(Items from a dataset)
****************

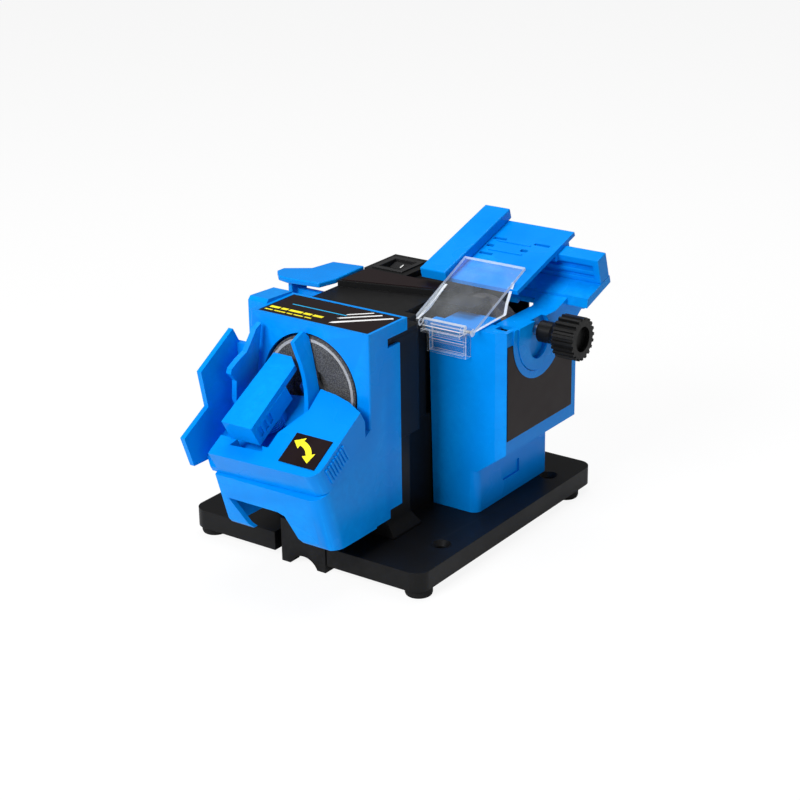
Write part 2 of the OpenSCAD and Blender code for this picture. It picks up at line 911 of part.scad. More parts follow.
module chisel_housing() {
  w = wall;
  rear_wall_top = 108;
  color(blue)
  difference() {
    union() {
      intersection() {
        along_y(ch_y0, ch_y1)
          ch_profile(0);
        union() {
          translate([0, 0, ch_slope_z])
            linear_extrude(ch_top - ch_slope_z)
              ch_plan(0);
          rounded_block([ch_x0 - 5, ch_y0, base_top], [ch_leg_x1, ch_y1, ch_step], 5);
        }
      }
      // small lug at the top of the left edge
      block([ch_x0 - 3.3, ch_y0 + 0.2, ch_top - 6.5], [ch_x0 + 3, ch_y0 + 3.5, ch_top - 0.6]);
      // raised rim round the cradle of the table's lug
      rod_x(rim_r, ch_x1 - 1, ch_x1 + 0.8);
    }
    // hollow
    difference() {
      intersection() {
        along_y(ch_y0 + w, ch_y1 - w)
          ch_profile(w);
        union() {
          translate([0, 0, ch_slope_z])
            linear_extrude(ch_top - ch_slope_z)
              ch_plan(w);
          rounded_block([ch_x0 - 5, ch_y0 + w, base_top + w], [ch_leg_x1 - w, ch_y1 - w, ch_step], 3);
        }
      }
      // inner wall that carries the clamp stud
      block([68, 4, 50], [72, 52, ch_top]);
      // screw posts on the base
      for (y = ch_screw_y)
        translate([ch_screw_x, y, base_top])
          cylinder(r = 5, h = 14);
    }
    screw_places()
      translate([0, 0, base_top - 1])
        cylinder(r = screw_r, h = 13);
    // window to the motor body
    block([ch_x0 - 6, 0, 71], [ch_foot_x0 + w + 1, 56, 130]);
    // opening for the wheel and the tilting table
    block([ch_x0 - 1, 15.5, ch_top - w - 1], [ch_x1 + 2, ch_y1 + 1, ch_top + 1]);
    block([60, pivot_y - lug_r - 0.5, ch_top - w - 1], [ch_x1 + 2, ch_y1 + 1, ch_top + 1]);
    block([ch_x0 - 1, 51, rear_wall_top], [ch_x1 + 2, ch_y1 + 1, ch_top + 1]);
    // cradle of the lug, through the outer wall only
    rod_x(lug_r + free_gap, 72, ch_x1 + 2);
    block([72, pivot_y - lug_r - free_gap, pivot_z], [ch_x1 + 2, pivot_y + lug_r + free_gap, ch_top + 20]);
    block([72, pivot_y, pivot_z - 12], [ch_x1 + 2, ch_y1 + 1, ch_top + 20]);
    block([60, ch_y0 - 5, ch_top], [ch_x1 + 5, ch_y1 + 1, ch_top + 40]);
    // inner wall stays under the table's strip
    block([66, 0, pivot_z - 2.5], [73, 60, ch_top + 1]);
    // seat of the clamp stud
    rod_x(stud_d / 2, 60, 73);
    // recess in the leg's side
    block([ch_leg_x1 - 1.2, 20, 26.5], [ch_leg_x1 + 1, 37, 34.5]);
  }
}

module chisel_label() {
  color(label_black)
  difference() {
    block([ch_x1, ch_y0 + 3.5, 62], [ch_x1 + 0.5, ch_y1 - 5, 116]);
    rod_x(rim_r, ch_x1 - 1, ch_x1 + 2);
    block([ch_x1 - 1, pivot_y, pivot_z - 12.5], [ch_x1 + 2, ch_y1 + 1, ch_top]);
  }
}

// Frame inside that holds the chisel spindle's two bearings
module spindle_frame() {
  half = 11;
  seat_r = spindle_bearing_r;
  color(dark_grey)
  difference() {
    union() {
      block([spindle_x - half, 3, frame_z], [spindle_x + half, 11, spindle_z + 10]);
      block([spindle_x - half, 48, frame_z], [spindle_x + half, 53, spindle_z + 10]);
      block([shell_x1, 3, frame_z - 5], [spindle_x + half, 53, frame_z + 2]);
    }
    rod_y(seat_r, 5, 12, spindle_x, spindle_z);
    rod_y(seat_r, 47, 52, spindle_x, spindle_z);
    rod_y(5.5, 0, 54, spindle_x, spindle_z);
  }
}

module chisel_spindle() {
  color(steel)
    rod_y(spindle_d / 2, 4, 52, spindle_x, spindle_z);
}

module spindle_bearings() {
  color(steel) {
    ring_y(spindle_bearing_r, spindle_d / 2 + run_gap, 5, 11, spindle_x, spindle_z);
    ring_y(spindle_bearing_r, spindle_d / 2 + run_gap, 47.2, 52, spindle_x, spindle_z);
  }
}

chisel_wheel_y0 = 25.5;
module chisel_wheel() {
  color(grit_white)
    ring_y(chisel_wheel_d / 2, spindle_d / 2, chisel_wheel_y0, chisel_wheel_y0 + chisel_wheel_t,
      spindle_x, spindle_z);
}

module chisel_wheel_nut() {
  color(steel)
  difference() {
    translate([spindle_x, chisel_wheel_y0 - 4.5, spindle_z])
      rotate([-90, 0, 0])
        cylinder(r = 7.5, h = 4.5, $fn = 6);
    rod_y(spindle_d / 2, 10, 40, spindle_x, spindle_z);
  }
}

// ---------- tilting table ----------

// Turns its children into the table's frame: Y runs up the table, Z stands off it, X is the pivot
module in_table() {
  translate([0, pivot_y, pivot_z])
    rotate([table_slope, 0, 0])
      children();
}

module table_yoke() {
  cheek_x0 = 72.4;
  cheek_x1 = 77.3;
  strip_x0 = 62;
  wide_x0 = 44;
  strip_t = 2;
  flat_z = ch_top - pivot_z;
  // side profile of the cheek, with the pivot at [0, 0]
  color(blue)
  difference() {
    translate([0, pivot_y, pivot_z])
      union() {
        across_x(cheek_x0, cheek_x1) {
          intersection() {
            circle(lug_r);
            translate([-30, -30])
              square([60, 30 + flat_z]);
          }
          polygon([[-20.8, 0], [-20.8, flat_z], [16, flat_z], [49, 17.4], [48, -1], [44, 0], [38, -4],
            [20, -8], [0, 0]]);
        }
        across_x(strip_x0, cheek_x1)
          polygon([[-20.8, flat_z - strip_t], [-20.8, flat_z], [16, flat_z], [49, 17.4], [49.5, 14.5],
            [17, flat_z - strip_t - 1]]);
        // wide rear part of the strip, below the rail
        across_x(wide_x0, strip_x0 + 1)
          polygon([[20.5, 5.1], [20.5, 8.3], [49, 17.3], [49.5, 14.6]]);
        rotate([table_slope, 0, 0])
          across_x(40, rail_x1)
            polygon([[29, -1.5], [31, 3.4], [56, 3.4], [56, -1]]);
      }
    // notch in the front edge of the wide part
    block([50, pivot_y + 18, pivot_z], [60, pivot_y + 23, pivot_z + 12]);
    // recess round the stud, and the stud's hole
    translate([cheek_x1 - 3, pivot_y, pivot_z])
      rotate([0, 90, 0]) {
        cylinder(r = 9, h = 5);
        translate([6, -1, 0])
          cylinder(r = 9.5, h = 5);
      }
    rod_x(stud_d / 2 + run_gap, 50, 90);
  }
}

rail_x0 = 6;
rail_x1 = 90;
bed_t = 2.5;
rail_gap = 0.3;
rail_v0 = 46.2;
rail_v1 = 55.6;
rail_top = bed_h - bed_t - rail_gap;

module slide_rail() {
  end_t = 4;
  color(blue)
  in_table() {
    across_x(rail_x0, rail_x1 - end_t)
      polygon([[rail_v0, 3.4], [rail_v0, 6.2], [rail_v0 + 1.8, 6.2], [rail_v0 + 1.8, 8.4], [rail_v0, 8.4],
        [rail_v0, 11], [rail_v0 + 3.3, 11], [rail_v0 + 3.3, 14.5], [rail_v0, 14.5], [rail_v0, rail_top],
        [rail_v1, rail_top], [rail_v1, 3.4]]);
    block([rail_x1 - end_t, rail_v0, 3.4], [rail_x1, rail_v1, rail_top]);
  }
}

car_x0 = 4.5;
car_x1 = 64.6;
car_v1 = 65.6;
module carriage() {
  t = bed_t;
  color(blue)
  in_table()
  difference() {
    union() {
      block([car_x0, 8, bed_h - t], [car_x1, car_v1, bed_h]);
      // hooks that run along the rail
      block([car_x0, rail_v0 - 3, rail_top - 3.5], [car_x1, rail_v0 - free_gap, bed_h - t]);
      block([car_x0, rail_v1 + free_gap, rail_top - 8], [car_x1, rail_v1 + 3, bed_h - t]);
      // two shallow ridges
      for (v = [34.7, 44.2])
        block([26, v, bed_h], [48, v + 1, bed_h + 0.5]);
    }
    // slots in the bed, as opposite corners in the plane of the bed
    for (slot = [[49, 46.6, 59, 48.6], [44.6, 38.3, 49, 40.9], [22.5, 45.9, 31, 48], [22.5, 38, 27, 40.4],
        [22.5, 29.8, 31, 32]])
      block([slot[0], slot[1], bed_h - t - 1], [slot[2], slot[3], bed_h + 1]);
  }
}

module fence_bar() {
  color(blue)
  in_table()
    block([car_x0, -2, bed_h], [car_x0 + 17, 68.4, bed_h + 6.5]);
}

module clamp_stud() {
  color(steel)
    rod_x(stud_d / 2, 66, 98);
}

knob_x0 = 78;
knob_x1 = 104;
module clamp_knob() {
  ribs = 20;
  ribbed_x = 91;
  grip_r = 12;
  color(black)
  difference() {
    union() {
      rod_x(6, knob_x0, 87);
      translate([86, pivot_y, pivot_z])
        rotate([0, 90, 0])
          cylinder(r1 = 6, r2 = grip_r - 1.4, h = ribbed_x - 86);
      translate([ribbed_x, pivot_y, pivot_z])
        rotate([90, 0, 90])
          linear_extrude(knob_x1 - ribbed_x)
            polygon([for (i = [0 : 2 * ribs - 1])
              let (a = 180 * i / ribs, r = i % 2 == 0 ? grip_r : grip_r - 1.4)
              each [[r * cos(a - 3.4), r * sin(a - 3.4)], [r * cos(a + 3.4), r * sin(a + 3.4)]]]);
    }
    rod_x(7, knob_x1 - 3, knob_x1 + 1);
    rod_x(stud_d / 2 + run_gap, knob_x0 - 1, 99);
  }
}

// ---------- guard ----------

guard_y = -14.5;
guard_z = 125;
guard_slope = 23.2;
guard_x0 = 22.2;
guard_x1 = 61.5;
guard_len = 56.3;
guard_wall = 1.8;
guard_rod_r = 2.2;
guard_rod_length = 5;
hinge_pin_r = 0.9;
pin_end = 1.4;

module guard() {
  rod_end = 0.3;
  skirt_in = 0.2;
  color(clear, 0.5)
  translate([0, guard_y, guard_z])
  difference() {
    union() {
      for (x = [guard_x0 + rod_end, guard_x1 - guard_rod_length - rod_end])
        across_x(x, x + guard_rod_length)
          circle(guard_rod_r);
      rotate([guard_slope, 0, 0]) {
        difference() {
          block([guard_x0, 0, -1], [guard_x1, guard_len, guard_wall - 1]);
          block([guard_x0 + guard_rod_length + 0.8, -1, -2], [guard_x1 - 6.2, 3.4, guard_wall]);
        }
        across_x(guard_x1 - guard_wall - skirt_in, guard_x1 - skirt_in)
          polygon([[0, -0.4], [30.6, -12.4], [34.7, -7.8], [45.5, -0.4], [45.5, 0.2], [0, 0.2]]);
        across_x(guard_x0 + skirt_in, guard_x0 + skirt_in + guard_wall)
          polygon([[0, -0.6], [14, -2.8], [40, -0.4], [40, 0.2], [0, 0.2]]);
      }
    }
    across_x(guard_x0 + pin_end - 0.2, guard_x1 - pin_end + 0.2)
      circle(hinge_pin_r + run_gap);
  }
}

module guard_clip() {
  clip_x0 = 29.8;
  clip_x1 = 55;
  clip_depth = 5;
  clip_z0 = 108;
  side_top = 121;
  t = 1.6;
  color(clear, 0.6) {
    // back plate on the housing, with side walls and two cross ribs
    block([clip_x0, ch_y0 - t, clip_z0], [clip_x1, ch_y0, side_top + 2]);
    for (x = [clip_x0, clip_x1 - t])
      block([x, ch_y0 - clip_depth, clip_z0], [x + t, ch_y0 - t, side_top]);
    for (z = [clip_z0, clip_z0 + 6.5])
      block([clip_x0, ch_y0 - clip_depth, z], [clip_x1, ch_y0 - t, z + t]);
    // arm that carries the hinge
    block([clip_x0, guard_y - 3.6, side_top], [clip_x1, ch_y0, side_top + t]);
    translate([0, guard_y, guard_z]) {
      across_x(clip_x0 + 0.4, clip_x1 - 0.4)
        circle(guard_rod_r);
      block([clip_x0 + 0.4, -2.4, side_top + t - 0.5 - guard_z], [clip_x1 - 0.4, 1.2, -0.5]);
      across_x(guard_x0 + pin_end, guard_x1 - pin_end)
        circle(hinge_pin_r);
    }
  }
}

// ---------- fasteners ----------

module base_screws() {
  head_z = base_top - 4;
  color(steel)
  screw_places()
  difference() {
    union() {
      translate([0, 0, head_z - 2.4])
        cylinder(r = screw_head_r, h = 2.4);
      translate([0, 0, head_z - 1])
        cylinder(r = screw_r, h = 16);
    }
    translate([0, 0, head_z - 3])
      cylinder(r = 1.6, h = 1.8, $fn = 6);
  }
}

base_plate();
rubber_feet();
front_bracket();
motor_pillar();
motor_shell();
motor_cover();
rating_plate();
switch_bezel();
switch_rocker();
stator();
field_coils();
brushes();
rotor_shaft();
armature();
commutator();
cooling_fan();
front_bearing();
rear_bearing();
motor_pulley();
drive_belt();
drill_wheel();
drill_wheel_flange();
drill_wheel_nut();
drill_housing();
drill_label();
drill_jig();
jig_guide();
clamp_bar();
clamp_screw();
jig_pivot();
arrow_label();
side_rest();
chisel_housing();
chisel_label();
spindle_frame();
chisel_spindle();
spindle_bearings();
spindle_pulley();
chisel_wheel();
chisel_wheel_nut();
table_yoke();
slide_rail();
carriage();
fence_bar();
clamp_stud();
clamp_knob();
guard();
guard_clip();
base_screws();
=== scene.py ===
import json
import math

import bmesh
import bpy
from mathutils import Matrix, Vector

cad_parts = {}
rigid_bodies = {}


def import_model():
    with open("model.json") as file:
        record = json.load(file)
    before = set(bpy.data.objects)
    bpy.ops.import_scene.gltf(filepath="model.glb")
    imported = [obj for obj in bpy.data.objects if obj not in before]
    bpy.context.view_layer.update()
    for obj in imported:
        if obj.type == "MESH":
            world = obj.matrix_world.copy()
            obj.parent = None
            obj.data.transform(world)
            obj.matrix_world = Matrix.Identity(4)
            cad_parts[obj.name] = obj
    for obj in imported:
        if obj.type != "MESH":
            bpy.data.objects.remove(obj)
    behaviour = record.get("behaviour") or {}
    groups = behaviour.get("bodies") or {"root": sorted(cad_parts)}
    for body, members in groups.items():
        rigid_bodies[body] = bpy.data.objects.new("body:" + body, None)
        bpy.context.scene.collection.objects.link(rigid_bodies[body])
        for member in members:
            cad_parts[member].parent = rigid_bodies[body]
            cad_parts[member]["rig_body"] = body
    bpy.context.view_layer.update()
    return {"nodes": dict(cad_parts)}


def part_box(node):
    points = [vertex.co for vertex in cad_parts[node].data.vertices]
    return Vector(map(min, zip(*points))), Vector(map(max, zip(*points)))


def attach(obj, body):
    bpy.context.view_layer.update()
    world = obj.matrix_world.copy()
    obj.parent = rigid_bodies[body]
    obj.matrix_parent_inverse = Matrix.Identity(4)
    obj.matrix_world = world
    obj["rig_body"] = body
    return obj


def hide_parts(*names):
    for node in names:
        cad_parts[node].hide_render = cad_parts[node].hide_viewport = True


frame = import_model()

nodes = frame["nodes"]
mm = 0.001

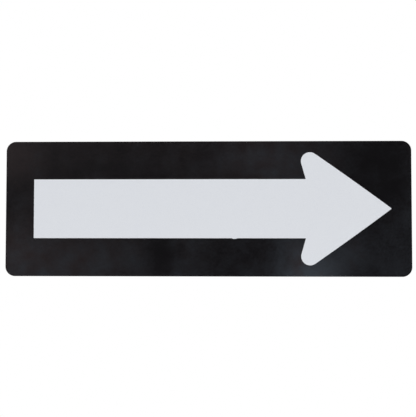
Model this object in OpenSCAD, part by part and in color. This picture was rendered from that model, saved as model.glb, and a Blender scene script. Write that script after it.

****************

**Task instructions:**
Exactly the lines above from the one with "front_bearing();" to the one with "obj.matrix_world = Matrix.Identity(4)", both included, are to be quoted; leave the rest out.

**Reply:**
front_bearing();
rear_bearing();
motor_pulley();
drive_belt();
drill_wheel();
drill_wheel_flange();
drill_wheel_nut();
drill_housing();
drill_label();
drill_jig();
jig_guide();
clamp_bar();
clamp_screw();
jig_pivot();
arrow_label();
side_rest();
chisel_housing();
chisel_label();
spindle_frame();
chisel_spindle();
spindle_bearings();
spindle_pulley();
chisel_wheel();
chisel_wheel_nut();
table_yoke();
slide_rail();
carriage();
fence_bar();
clamp_stud();
clamp_knob();
guard();
guard_clip();
base_screws();
=== scene.py ===
import json
import math

import bmesh
import bpy
from mathutils import Matrix, Vector

cad_parts = {}
rigid_bodies = {}


def import_model():
    with open("model.json") as file:
        record = json.load(file)
    before = set(bpy.data.objects)
    bpy.ops.import_scene.gltf(filepath="model.glb")
    imported = [obj for obj in bpy.data.objects if obj not in before]
    bpy.context.view_layer.update()
    for obj in imported:
        if obj.type == "MESH":
            world = obj.matrix_world.copy()
            obj.parent = None
            obj.data.transform(world)
            obj.matrix_world = Matrix.Identity(4)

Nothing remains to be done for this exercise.